Wir wollen in unseren Kiezen und in der Nachbarschaft auf zu hohe Mieten und sonstige Frechheiten der Vermietungsfirmen aufmerksam machen, die Nachbarn und Nachbarinnen aufwecken, dazu mobilisieren aktiv mitzuarbeiten oder sich gemeinsam zu wehren. Dabei wollen wir den Mietern und Mieterinnen Unterstützung und Hilfestellungen geben z. B. bei der Durchführung von Hausversammlungen oder Nachbarschaftstreffs. Wir wollen unterstützen bei der Bildung von Mieterinitiativen im Bezirk. Wir haben u.a. auf die illegale Praxis des spekulativen Leerstands durch die Deutsche Wohnen AG aufmerksam gemacht, die Milieuschutzinitiative Weitlingkiez mit Unterschriftensammlungen und Plakate kleben unterstützt, traten mit ihnen gemeinsam in der BVV auf, machten in der Nachbarschaft auf die grosse April-Mietendemo aufmerksam, nahmen als Bezirksgruppe an der Organisation der Mietendemo und selbst als Bezirksgruppe daran teil. Seit diesem Jahr sind wir dabei, zusammen mit weiteren politischen Akteuren im Bezirk regelmässig öffentliche mietenpolitische Veranstaltungen zu organisieren.

Ihr macht ja am 28.06.2018 eine Veranstaltung in der lichtenberger Kiezspinne und am selben Ort nochmal am 02.07.2018 einen Workshop. Im Rahmen der Veranstaltung arbeitet ihr ja zum Beispiel auch mit der radikalen Linken Berlin Zusammen. Wie funktioniert diese Zusammenarbeit?

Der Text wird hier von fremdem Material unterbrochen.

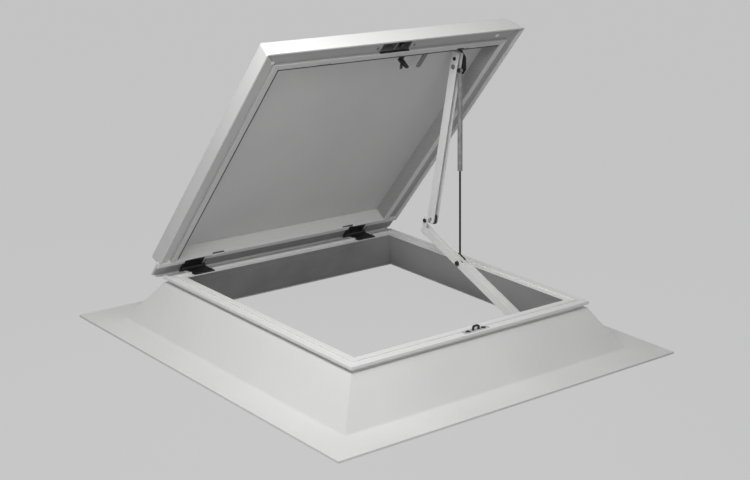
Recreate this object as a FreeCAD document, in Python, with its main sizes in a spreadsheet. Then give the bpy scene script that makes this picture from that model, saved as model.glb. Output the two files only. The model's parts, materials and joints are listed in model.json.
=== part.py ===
import FreeCAD
import Part
import math
import os
import re
import Sketcher

# Roof access hatch, millimetres.  The origin is the middle of the roof opening, on the underside of
# the roof flange.  +Z is up, the hinges are on the +Y side and the lock is on the -Y side.  The lid is
# drawn closed, then turned open about the hinge line; the folding stay is drawn as it stands open.
# Cutting outlines run 1 mm past the faces they open, and parts of one body overlap by 1 mm.

SIZES = [
    # upstand: a glass-fibre skin over foam, with a liner inside
    ("roof_opening", 1000, "clear width of the hole in the roof"),
    ("clear_opening", 800, "clear width at the top of the upstand"),
    ("curb_height", 150, "roof to the sealing face of the top frame"),
    ("flange_size", 1280, "outer width of the roof flange"),
    ("flange_thick", 6, "roof flange"),
    ("wall_foot", 38, "wall thickness, level, at the foot"),
    ("wall_head", 38, "wall thickness, level, under the top frame"),
    ("skin", 4, "glass-fibre skin"),
    ("liner", 3, "inner liner"),
    ("cove", 10, "radius between flange and wall"),
    # top frame of the upstand
    ("rail_height", 21, "height of the top frame"),
    ("nose_reach", 2.5, "nose beyond the wall"),
    ("nose_height", 9, "height of the nose"),
    ("neck_depth", 10, "shadow recess under the nose"),
    ("neck_height", 10, "height of the recess"),
    ("land_drop", 2, "inner land below the outer land"),
    ("seal_offset", 28, "clear edge to the middle of the seal"),
    ("seal_width", 6, "seal"),
    ("seal_fit", 0.3, "groove wider than the seal, each side"),
    ("groove_deep", 7, "seal groove"),
    ("seal_rise", 2.7, "seal above the sealing face"),
    ("seal_break", 0.5, "seal ends this far short of the hinge leaves"),
    ("rail_round", 1.5, "edges of the plastic rails"),
    # lid
    ("open_angle", 53, "lid as it stands open"),
    ("lid_gap", 3, "sealing face to the underside of the lid"),
    ("overhang_side", 76, "lid beyond the clear edge at the sides"),
    ("overhang_front", 82, "lid beyond the clear edge at the lock"),
    ("overhang_back", 90, "lid beyond the clear edge at the hinges"),
    ("lid_rail_side", 62, "side rails of the lid"),
    ("lid_rail_end", 66, "front and back rails of the lid"),
    ("skirt_height", 62, "lid edge"),
    ("skirt_flare", 19, "skirt leans out towards its foot"),
    ("lid_skin", 5, "glass-fibre cap"),
    ("edge_round", 7, "top edge of the cap"),
    ("bead_width", 18, "bead that lands on the seal"),
    ("lid_groove", 8, "groove between bead and skirt"),
    ("slot_length", 44, "drain slot in the lip of a lid rail"),
    ("slot_deep", 6, "drain slot into the rail"),
    ("slot_high", 5, "drain slot above the underside of the lid"),
    ("slot_x", 258, "drain slots from the middle"),
    ("glue_gap", 0.2, "between the cap and the rails"),
    ("panel_deep", 47, "underside of the lid up to the inner panel"),
    ("rail_taper", 4, "draft of the inner faces"),
    ("panel_thick", 3, "inner panel"),
    ("panel_seat", 26, "panel over the rails"),
    ("crown_rise", 16, "low pyramid of the cap"),
    ("crown_flat", 360, "flat in the middle of the cap"),
    ("rim_flat", 2, "flat between the rounded edge and the crown"),
    ("back_lip", 5, "drip lip of the back rail"),
    ("back_sheet", 4, "back rail above its groove"),
    ("back_tuck", 54, "back skirt set in from the back rail's edge at its foot"),
    ("back_top", 22, "back skirt set in at its top"),
    ("corner_cut_x", 30, "clipped back corners, along X"),
    ("corner_cut_y", 8, "clipped back corners, along Y"),
    # hinges
    ("hinge_back", 70, "clear edge to the hinge line"),
    ("hinge_rise", 2, "hinge line above the sealing face"),
    ("hinge_spacing", 644, "hinge to hinge"),
    ("knuckle_radius", 6, "hinge knuckles"),
    ("pin_radius", 3, "hinge pins"),
    ("pin_fit", 0.05, "running clearance on a pin"),
    ("leaf_thick", 2.5, "hinge leaves"),
    ("leaf_proud", 0.5, "lower leaf above the sealing face"),
    ("leaf_left", 47, "lower leaf to the left of the hinge middle"),
    ("leaf_right", 28, "lower leaf to the right of the hinge middle"),
    ("leaf_upper_left", 57, "upper leaf to the left of the hinge middle"),
    ("leaf_upper_right", 14, "upper leaf to the right of the hinge middle"),
    ("leaf_inset", 9, "clear edge to the lower leaf"),
    ("leaf_upper_in", 42, "upper leaf in front of the hinge line"),
    ("leaf_upper_out", 14.7, "upper leaf behind the hinge line"),
    ("knuckle_split", 10, "upper knuckle ends right of the hinge middle"),
    ("knuckle_gap", 0.3, "clearance between hinge parts"),
    ("knuckle_notch", 2, "leaves end this far short of the other leaf's knuckle"),
    ("leaf_round", 5, "corners of the leaves"),
    ("pin_head", 1.5, "head of a hinge pin, beyond the pin all round"),
    ("packer_inset", 3, "packer inside the ends of the upper leaf"),
    # strike and lock
    ("strike_x", 3, "middle of the strike"),
    ("strike_length", 98, "strike plate"),
    ("strike_width", 16, "strike plate"),
    ("strike_thick", 2, "strike plate"),
    ("strike_offset", 41, "clear edge to the middle of the strike"),
    ("staple_width", 26, "staple"),
    ("staple_height", 14.5, "staple above its plate"),
    ("staple_bar", 5, "staple bar"),
    ("staple_round", 3, "inner corners of the staple"),
    ("lock_left", 66, "lock case left of the middle"),
    ("lock_right", 42, "lock case right of the middle"),
    ("lock_wall", 2, "lock case wall"),
    ("lock_divider", 13, "divider left of the middle"),
    ("lock_high", 23, "lock case above the groove"),
    ("lock_in", 34, "clear edge to the lock case"),
    ("lock_out", 67, "clear edge to the far wall of the lock case"),
    ("lock_fit", 0.3, "clearance round the lock case and its parts"),
    ("bolt_width", 12, "lock bolt"),
    ("bolt_leg", 6, "leg of the lock bolt"),
    ("bolt_throw", 14, "travel of the lock bolt"),
    ("bolt_stop", 1.5, "thrown bolt short of the case wall"),
    ("bolt_lift", 2, "tongue above the strike plate"),
    ("bolt_over", 4, "shelf of the lock bolt over the staple"),
    ("lever_x", 132, "lever pivot"),
    ("lever_back", 40, "clear edge to the lever pivot"),
    ("lever_reach", 96, "lever from its pivot"),
    ("lever_width", 16, "lever"),
    ("lever_thick", 4, "lever"),
    ("lever_rise", 11, "lever above the underside of the lid"),
    ("lever_sweep", 40, "swing of the lever, degrees"),
    ("lever_mouth", 45, "lever slot, from the pivot to the rail's inner face"),
    ("spindle_top", 8, "top of the lever spindle below the panel"),
    ("spindle_radius", 4, "lever spindle"),
    ("fork_x", 27, "middle between the keeper's prongs"),
    ("fork_lean", 8, "neck to the right of the middle between the prongs"),
    ("fork_neck", 16, "neck of the keeper"),
    ("fork_spread", 24, "prong to prong at the tips"),
    ("fork_prong", 9, "keeper prongs"),
    ("fork_back", 3, "keeper prongs inside the clear edge"),
    ("fork_deep", 6, "keeper prongs, across the rail"),
    ("fork_down", 26, "keeper prongs below the lid"),
    ("fork_gap_top", 9, "gap between the prongs starts this far below the lid"),
    ("fork_shelf_low", 5, "keeper's arm above the underside of the lid"),
    ("fork_shelf_high", 10, "top of the keeper's arm"),
    ("fork_plate", 6, "keeper's plate on the rail"),
    ("fork_plate_top", 36, "top of the keeper's plate"),
    ("fork_hole", 3, "radius of the hole in the keeper"),
    # folding stay and gas spring
    ("stay_x", 281, "plane of the upper arm and gas spring"),
    ("foot_back", 14, "clear edge to the foot pivot, under the rail"),
    ("foot_height", 52, "foot pivot above the roof"),
    ("hanger_inset", 63, "clear edge to the hanger pivot"),
    ("hanger_drop", 44.6, "hanger pivot below the panel"),
    ("spring_forward", 5.5, "spring pivot in front of the hanger pivot"),
    ("spring_drop", 20.7, "spring pivot below the hanger pivot"),
    ("lower_length", 536, "lower arm, pivot to pivot"),
    ("upper_length", 495.7, "upper arm, pivot to pivot"),
    ("arm_tilt", 5.6, "channel of the lower arm to its pivot line, degrees"),
    ("arm_drop", 20, "foot pivot below the middle of the channel"),
    ("arm_depth", 25, "lower arm channel"),
    ("arm_sheet", 2, "sheet of both arms"),
    ("arm_left", 29, "lower arm left of the stay plane"),
    ("arm_mid", 10, "lower arm channel, right face left of the stay plane"),
    ("arm_right", 13, "tray right of the stay plane"),
    ("tray_lip", 14, "right lip of the tray"),
    ("tray_end", 362, "foot pivot to the end of the tray"),
    ("spring_foot", 377, "foot pivot to the lower spring pivot"),
    ("spring_fix", 355, "foot pivot to the bolt of the spring bracket"),
    ("bracket_half", 7, "spring bracket beyond its bolt and pivot"),
    ("bracket_top", 4, "spring bracket above the edge of the channel"),
    ("upper_width", 18, "upper arm channel"),
    ("upper_depth", 30, "upper arm channel"),
    ("stud_radius", 5, "pivot bolts"),
    ("head_radius", 8, "bolt heads"),
    ("head_thick", 5, "bolt heads"),
    ("washer_gap", 0.3, "side clearance between stay parts"),
    ("ear_thick", 3, "ears of foot and hanger"),
    ("ear_radius", 13, "ears round their pivots"),
    ("tube_radius", 7.5, "gas spring tube"),
    ("tube_wall", 1.5, "gas spring tube"),
    ("tube_start", 11, "spring pivot to the tube"),
    ("tube_length", 294, "gas spring tube"),
    ("guide_length", 12, "guide in the mouth of the tube"),
    ("rod_radius", 3, "gas spring rod"),
    ("piston_gap", 2, "piston above the guide with the lid open"),
    ("piston_length", 10, "piston"),
    ("piston_fit", 0.05, "piston in the tube"),
    ("eye_radius", 6.5, "eyes of the gas spring"),
    ("eye_thick", 8, "eyes of the gas spring"),
    ("eye_shank", 9, "rod eye along the rod"),
    ("neck_half", 4, "half width of the necks behind the eyes"),
    ("elbow_pin_radius", 3.5, "elbow pin"),
    ("knob_radius", 6, "elbow knob"),
    ("knob_length", 3.5, "elbow knob"),
    ("knob_standoff", 1, "bare pin between plate and knob"),
    ("elbow_end", 9, "metal round the elbow pin"),
    ("foot_plate", 22, "foot plate above and below its pivot"),
    ("foot_wing", 16, "foot plate beyond its ears"),
    ("hanger_front", 72, "hanger plate in front of the arm pivot"),
    ("hanger_back", 26, "back edge of the hanger plate in front of the arm pivot"),
    ("hanger_left", 16, "hanger plate to the left of the stay plane"),
    ("hanger_right", 44, "hanger plate to the right of the stay plane"),
    ("lug_front", 46, "front of the hanger lug from the arm pivot"),
    ("lug_edge", 10, "metal round the pivots in the hanger lug"),
    ("arm_top", 46, "upper arm beyond the hanger pivot"),
    ("arm_bolt", 25, "hanger pivot to the bolt at the top of the arm"),
    ("rivet_head", 2.5, "flat head of the spring bolt"),
    ("bar_end", 14, "upper arm beyond the elbow"),
    ("bar_round", 12, "ends of the upper arm"),
    ("sheet_round", 6, "corners of the folded sheet"),
]

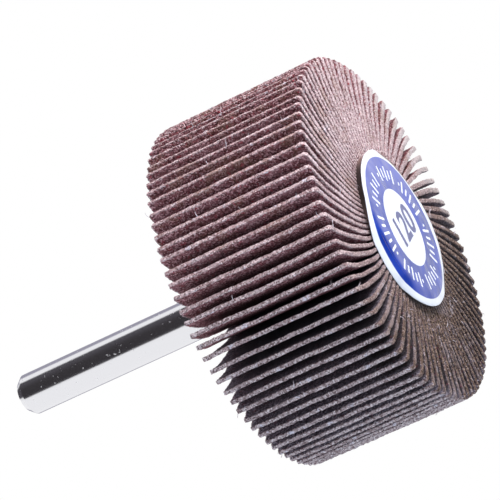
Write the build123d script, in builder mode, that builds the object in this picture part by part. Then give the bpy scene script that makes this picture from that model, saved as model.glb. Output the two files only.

Nur gemeinsam und als grosse Masse können wir eine Veränderung in der bisherigen Wohnungspolitik bewirken. Und das Ziel, angemessener Wohnraum für alle, das Recht auf Wohnen, haben wir mit der Radikalen Linken Berlin gemeinsam. Warum soll man sich da nicht gegenseitig unterstützen und Hilfe geben und annehmen? Wir sind ja alle berufstätig, haben Familien etc.: Ohne die Unterstützung der RLB hätten wir die kommende Veranstaltung nicht organisieren können. Eine Zusammenarbeit können wir uns auch mit weiteren politischen Akteuren und Akteurinnen vorstellen, wie das in anderen Stadtteilen ja bereits geschieht.

Worum geht es euch konkret und was sind eure Erwartungen an die beiden Veranstaltungen?

Einerseits möchten wir als Bezirksgruppe konkret von aktuellen Problemen in unseren Kiezen erfahren. Oft erfahren wir überhaupt erst, wenn uns Mieter und Mieterinnen direkt berichten, dass bspw. die Deutsche Wohnen irgendwo neue Schweinereien plant. Wir möchten zum anderen eine breitere Organisation in der Nachbarschaft anstossen. Die Nachbarn sollen sich kennenlernen und gegenseitig unterstützen, sie sollen erfahren, welche Initiativen es bereits in der Stadt gibt, sollen möglichst dann selbst mitarbeiten wollen. Und warum nicht direkt bei uns? Wir möchten die wachsenden Wohnungsprobleme in unserem Bezirk ein wenig mehr öffentlich machen. Dazu soll dann auch das Arbeitstreffen am Montag, den 02.07.18, genutzt werden.